[Start DATA ENTRIES]

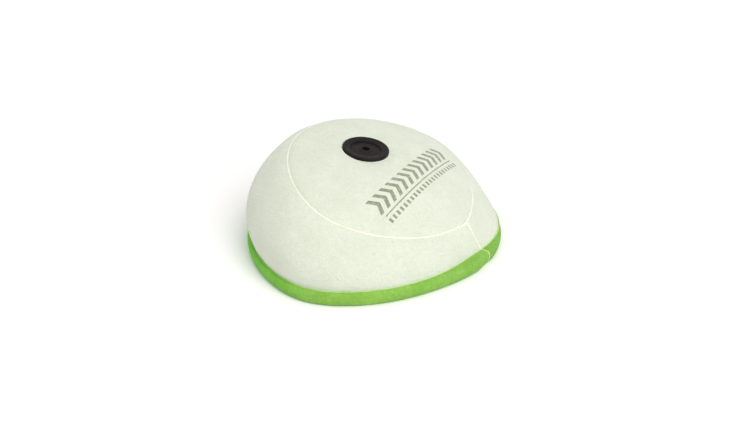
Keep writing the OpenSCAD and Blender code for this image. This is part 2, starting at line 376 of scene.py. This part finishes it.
class Finish:
    """A node material with one Principled shader, and short ways to add to it."""

    def __init__(self, name, **constants):
        self.material = bpy.data.materials.new(name)
        self.material.use_nodes = True
        self.tree = self.material.node_tree
        self.shader = self.tree.nodes["Principled BSDF"]
        for key, value in constants.items():
            self.shader.inputs[key.replace("_", " ")].default_value = value
        self.place = self.tree.nodes.new("ShaderNodeTexCoord").outputs["Object"]

    def noise(self, size, detail=3.0, roughness=0.5):
        made = self.tree.nodes.new("ShaderNodeTexNoise")
        made.inputs["Scale"].default_value = 1 / size
        made.inputs["Detail"].default_value = detail
        made.inputs["Roughness"].default_value = roughness
        self.tree.links.new(self.place, made.inputs["Vector"])
        return made.outputs[0]

    def cells(self, size):
        made = self.tree.nodes.new("ShaderNodeTexVoronoi")
        made.inputs["Scale"].default_value = 1 / size
        self.tree.links.new(self.place, made.inputs["Vector"])
        return made.outputs["Distance"]

    def math(self, kind, a, b=None):
        return math_node(self.tree, kind, a, b)

    def between(self, value, low, high, out_low=0.0, out_high=1.0):
        made = self.tree.nodes.new("ShaderNodeMapRange")
        made.interpolation_type = "SMOOTHSTEP"
        for key, v in (("From Min", low), ("From Max", high), ("To Min", out_low), ("To Max", out_high)):
            made.inputs[key].default_value = v
        self.tree.links.new(value, made.inputs["Value"])
        return made.outputs[0]

    def blend(self, factor, first, second, kind="MIX"):
        made = self.tree.nodes.new("ShaderNodeMix")
        made.data_type = "RGBA"
        made.blend_type = kind
        if isinstance(factor, float):
            made.inputs["Factor"].default_value = factor
        else:
            self.tree.links.new(factor, made.inputs["Factor"])
        for key, v in (("A", first), ("B", second)):
            spot = [s for s in made.inputs if s.name == key and s.type == "RGBA"][0]
            if isinstance(v, tuple):
                spot.default_value = (*v, 1)
            else:
                self.tree.links.new(v, spot)
        return [s for s in made.outputs if s.type == "RGBA"][0]

    def tint(self, colour, value, stops):
        """A colour times a tint that changes with value, from (value, tint) stops from 0 to 1."""
        ramp = self.tree.nodes.new("ShaderNodeValToRGB")
        self.tree.links.new(value, ramp.inputs[0])
        points = ramp.color_ramp.elements
        points[0].color = (*stops[0][1], 1)
        points[-1].color = (*stops[-1][1], 1)
        for at, shade in stops[1:-1]:
            points.new(at).color = (*shade, 1)
        return self.blend(1.0, colour, ramp.outputs[0], "MULTIPLY")

    def colour(self, value):
        self.tree.links.new(value, self.shader.inputs["Base Color"])

    def rough(self, value):
        self.tree.links.new(value, self.shader.inputs["Roughness"])

    def bump(self, height, distance, strength=1.0, under=None):
        made = self.tree.nodes.new("ShaderNodeBump")
        made.inputs["Strength"].default_value = strength
        made.inputs["Distance"].default_value = distance
        self.tree.links.new(height, made.inputs["Height"])
        if under is not None:
            self.tree.links.new(under, made.inputs["Normal"])
        self.tree.links.new(made.outputs[0], self.shader.inputs["Normal"])
        return made.outputs[0]

    def axes(self):
        made = self.tree.nodes.new("ShaderNodeSeparateXYZ")
        self.tree.links.new(self.place, made.inputs[0])
        return made.outputs

    def distance(self):
        """The distance from the origin."""
        made = self.tree.nodes.new("ShaderNodeVectorMath")
        made.operation = "LENGTH"
        self.tree.links.new(self.place, made.inputs[0])
        return made.outputs["Value"]

    def attribute(self, name):
        made = self.tree.nodes.new("ShaderNodeAttribute")
        made.attribute_name = name
        return made.outputs["Fac"]


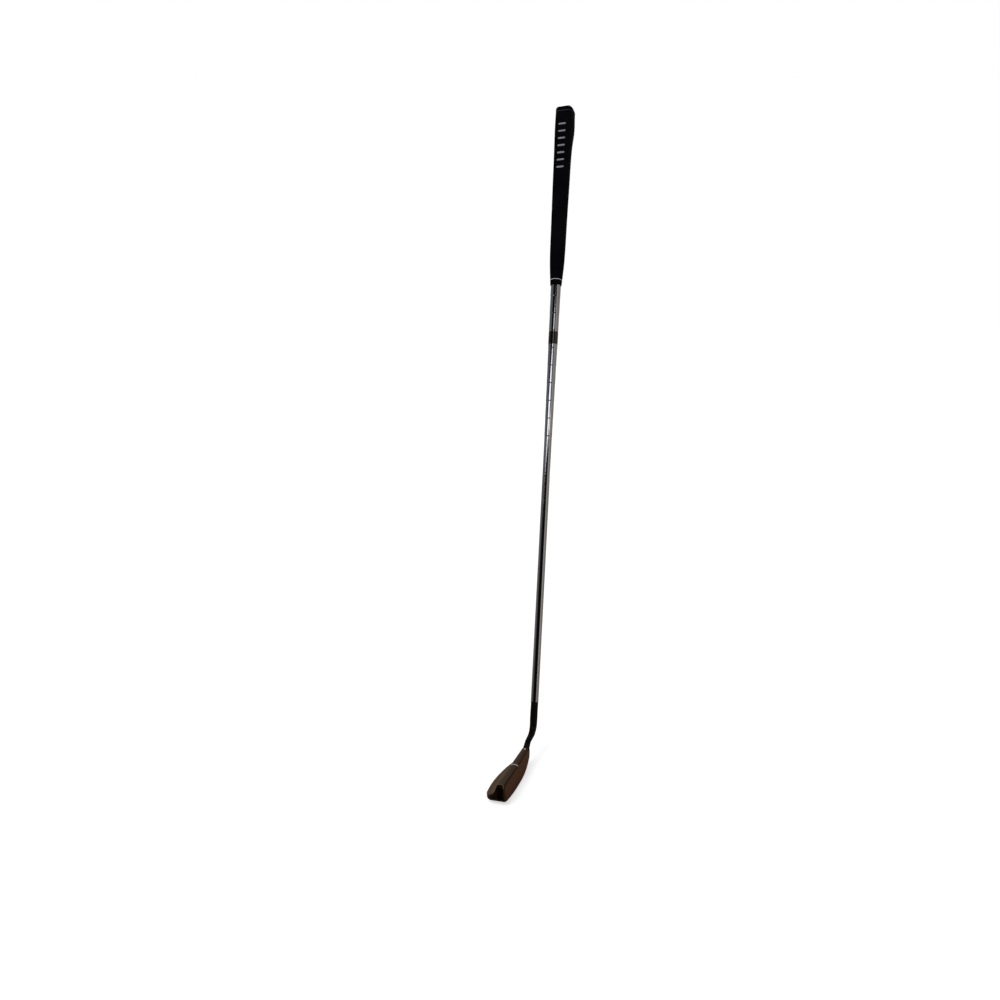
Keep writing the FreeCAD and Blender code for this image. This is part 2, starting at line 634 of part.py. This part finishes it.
def grip_wire(shares):
    """A section of the grip: flat in front, rounded to straight sides and an elliptical back."""
    along_share, width_share, front_share, back_share, side_share, flat_share = shares
    height = size["mouth_height"] + size["grip_length"] * along_share
    half = size["grip_half_width"] * width_share
    flat = half * flat_share
    front = -size["grip_front"] * front_share
    back = size["grip_back"] * back_share
    side = back * side_share

    def at(x, y):
        return V(x, y, height)

    edges = [
        Part.makeLine(at(front, -flat), at(front, flat)),
        quarter(at(front, flat), at(front, half), at(0, half)),
        Part.makeLine(at(0, half), at(side, half)),
        quarter(at(side, half), at(back, half), at(back, 0)),
        quarter(at(back, 0), at(back, -half), at(side, -half)),
        Part.makeLine(at(side, -half), at(0, -half)),
        quarter(at(0, -half), at(front, -half), at(front, -flat)),
    ]
    return Part.Wire(edges)


def moulded(name, shape):
    """A sculpted rubber shape, standing on the shaft's axis."""
    item = document.addObject("Part::Feature", name)
    item.Shape = shape
    return on_shaft(item)


def make_mark_bars():
    """The bars' recesses: one rounded bar, repeated down the flat of the grip."""
    body = document.addObject("PartDesign::Body", "mark_bars")
    planes = {plane.Role: plane for plane in body.Origin.OriginFeatures}
    sketch = body.newObject("Sketcher::SketchObject", "bar_outline")
    sketch.AttachmentSupport = (planes["YZ_Plane"], [""])
    sketch.MapMode = "FlatFace"
    inward = cells(f"mark_depth - grip_front * {MARKED_FRONT_SHARE}")
    sketch.setExpression("AttachmentOffset.Base.z", inward)
    document.recompute()
    radius = size["mark_height"] / 2
    reach = size["mark_width"] / 2 - radius
    level = size["shaft_length"] - size["first_mark"]
    draw(sketch, (
        ("line", ((-reach, level + radius), (reach, level + radius)), True),
        ("arc", ((reach, level), radius, -90, 90), True),
        ("line", ((reach, level - radius), (-reach, level - radius)), True),
        ("arc", ((-reach, level), radius, 90, 270), True),
    ))
    sketch.addConstraint(Sketcher.Constraint("Horizontal", 0))
    hold(sketch, "bar_radius", "Radius", (1,), "mark_height / 2", radius)
    hold_point(sketch, "bar_right", 1, 3, "(mark_width - mark_height) / 2", "shaft_length - first_mark")
    hold_point(sketch, "bar_left", 3, 3, "-(mark_width - mark_height) / 2")
    bar = body.newObject("PartDesign::Pad", "bar")
    bar.Profile = sketch
    bar.Reversed = True
    bind(bar, Length="overrun")
    document.recompute()
    row = body.newObject("PartDesign::LinearPattern", "bar_row")
    row.Originals = [bar]
    row.Direction = (planes["Z_Axis"], [""])
    row.Reversed = True
    bind(row, Length="mark_pitch * (mark_count - 1)", Occurrences="mark_count")
    body.Tip = row
    return on_shaft(body)


def make_cap():
    """The end cap: the grip's upper section with a rounded rim and a vent."""
    face = Part.Face(grip_wire(GRIP_STATION_SHARES[-1]))
    slab = face.extrude(V(0, 0, size["cap_thick"]))
    top = size["shaft_length"] + size["cap_thick"]
    rim = [edge for edge in slab.Edges if edge.BoundBox.ZMin > top - size["cap_round"]]
    cap = moulded("cap_slab", slab.makeFillet(size["cap_round"], rim))
    vent = on_shaft(cylinder("vent", "vent_radius", "cap_thick + 2 * overrun"), "shaft_length - overrun")
    return cut("grip_cap", cap, vent)


def make_grip_group():
    """Grip, cap, ring, bars and the tape under the grip."""
    body = Part.makeLoft([grip_wire(shares) for shares in GRIP_STATION_SHARES], True, False)
    lip = [edge for edge in body.Edges if edge.BoundBox.ZMin > size["shaft_length"] - size["lip_round"]]
    blank = moulded("grip_blank", body.makeFillet(size["lip_round"], lip))
    ring_bore = f"grip_half_width * {MOUTH_WIDTH_SHARE}"
    ring_start = "mouth_height + ring_inset"
    ring_space = tube("ring_space", ring_bore, "grip_back + overrun", ring_start, "ring_width")
    bars = make_mark_bars()
    shaft_space = cylinder("shaft_space", "butt_radius", "grip_length + 2 * overrun")
    on_shaft(shaft_space, "mouth_height - overrun")
    tape_start = "mouth_height + tape_inset"
    tape_length = "grip_length - tape_inset"
    tape_space = cylinder("tape_space", "tape_radius", tape_length + " + overrun")
    on_shaft(tape_space, tape_start)
    tools = fuse("grip_tools", shaft_space, tape_space, ring_space, bars)
    return {
        "grip": cut("grip", blank, tools),
        "grip_cap": make_cap(),
        "grip_ring": common("grip_ring", blank, ring_space),
        "grip_marks": common("grip_marks", blank, bars),
        "grip_tape": tube("grip_tape", "butt_radius", "tape_radius", tape_start, tape_length),
    }


def make_shaft_group():
    """Shaft, the bond round the neck's spigot, and the band."""
    band_start = "shaft_length - band_depth - band_length"
    band_outside = "band_radius + band_thick"
    return {
        "shaft": make_shaft(),
        "shaft_bond": tube("shaft_bond", "spigot_radius", "tip_bore", "0", "spigot_length"),
        "shaft_band": tube("shaft_band", "band_radius", band_outside, band_start, "band_length"),
    }


def check(nodes):
    """Stop at any failed object or broken solid."""
    for item in document.Objects:
        bad = [word for word in item.State if word in ("Invalid", "Error")]
        if bad:
            raise RuntimeError(f"{item.Name} is {bad}")
    for name, item in nodes.items():
        shape = item.Shape
        if shape.isNull() or not shape.isValid() or not shape.Solids:
            raise RuntimeError(f"{name} has no valid solid")


def main():
    nodes = make_head_group()
    nodes["neck"] = make_neck()
    nodes.update(make_shaft_group())
    nodes.update(make_grip_group())
    document.recompute()
    check(nodes)
    os.makedirs("parts", exist_ok=True)
    for name, item in nodes.items():
        item.Label = name
        item.Shape.exportStep(f"parts/{name}.step")
        print(f"{name}: {len(item.Shape.Solids)} solids, {item.Shape.Volume:.1f} cubic mm")


main()
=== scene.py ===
"""Looks of the blade putter: a bronzed head, an enamelled neck, a chromed shaft and a rubber grip."""
import math

import bpy
from mathutils import Matrix, Vector

MM = 0.001

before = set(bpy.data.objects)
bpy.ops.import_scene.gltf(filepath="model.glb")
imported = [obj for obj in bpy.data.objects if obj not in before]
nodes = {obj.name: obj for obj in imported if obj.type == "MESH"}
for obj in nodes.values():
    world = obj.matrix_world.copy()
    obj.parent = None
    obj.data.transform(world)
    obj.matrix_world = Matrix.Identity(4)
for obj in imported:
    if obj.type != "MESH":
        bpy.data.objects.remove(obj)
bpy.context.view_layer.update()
scene = bpy.context.scene


def colour(code):
    """A hex sRGB colour as the linear colour that a shader takes."""
    shades = [int(code[start:start + 2], 16) / 255 for start in (1, 3, 5)]
    linear = [shade / 12.92 if shade <= 0.04045 else ((shade + 0.055) / 1.055) ** 2.4 for shade in shades]
    return (*linear, 1.0)


def add(tree, kind, inputs=(), **settings):
    """Add a node with its settings and links.

    Inputs come in the order of the sockets, or by name or number. A socket or a node is linked.
    """
    made = tree.nodes.new(kind)
    for name, value in settings.items():
        setattr(made, name, value)
    for socket, value in inputs.items() if isinstance(inputs, dict) else enumerate(inputs):
        if isinstance(value, bpy.types.Node):
            value = value.outputs[0]
        if isinstance(value, bpy.types.NodeSocket):
            tree.links.new(value, made.inputs[socket])
        else:
            made.inputs[socket].default_value = value
    return made


# a Mix node's sockets for colours: what is mixed, and the mixture
FACTOR, BELOW, ABOVE = 0, 6, 7
MIXED = 2


def new_material(name):
    """An empty node material, its tree and the point on the object in metres."""
    material = bpy.data.materials.new(name)
    material.use_nodes = True
    tree = material.node_tree
    tree.nodes.clear()
    return material, tree, add(tree, "ShaderNodeTexCoord").outputs["Object"]


def per_mm(size):
    """The scale of a pattern whose largest spots have a size in millimetres."""
    return 1 / (size * MM)


# zones of the head: their axis, and the millimetres at which each begins and is full
HEAD_ZONES = {
    "toe": ("X", -46.8, -48.6),
    "toe corner": ("X", -44.0, -48.0),
    "inside the toe's edge": ("X", -51.99, -51.95),
    "toe's rim": ("X", -50.4, -51.0),
    "heel's seat": ("X", 44.2, 45.2),
    "behind the face's edge": ("Y", -4.9, -4.3),
    "crown": ("Y", -3.7, -2.7),
    "hollow": ("Y", 4.5, 7.0),
    "flange's end": ("Y", 10.0, 15.0),
    "low": ("Z", 16.0, 13.5),
    "high at the toe": ("Z", 23.0, 25.0),
    "high": ("Z", 23.5, 25.0),
}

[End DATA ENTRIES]

Write out again only the lines from the line containing "Keep writing the FreeCAD" through the line containing "return on_shaft(item)", both included, exactly as they are.

WRITTEN SOLUTION:
Keep writing the FreeCAD and Blender code for this image. This is part 2, starting at line 634 of part.py. This part finishes it.
def grip_wire(shares):
    """A section of the grip: flat in front, rounded to straight sides and an elliptical back."""
    along_share, width_share, front_share, back_share, side_share, flat_share = shares
    height = size["mouth_height"] + size["grip_length"] * along_share
    half = size["grip_half_width"] * width_share
    flat = half * flat_share
    front = -size["grip_front"] * front_share
    back = size["grip_back"] * back_share
    side = back * side_share

    def at(x, y):
        return V(x, y, height)

    edges = [
        Part.makeLine(at(front, -flat), at(front, flat)),
        quarter(at(front, flat), at(front, half), at(0, half)),
        Part.makeLine(at(0, half), at(side, half)),
        quarter(at(side, half), at(back, half), at(back, 0)),
        quarter(at(back, 0), at(back, -half), at(side, -half)),
        Part.makeLine(at(side, -half), at(0, -half)),
        quarter(at(0, -half), at(front, -half), at(front, -flat)),
    ]
    return Part.Wire(edges)


def moulded(name, shape):
    """A sculpted rubber shape, standing on the shaft's axis."""
    item = document.addObject("Part::Feature", name)
    item.Shape = shape
    return on_shaft(item)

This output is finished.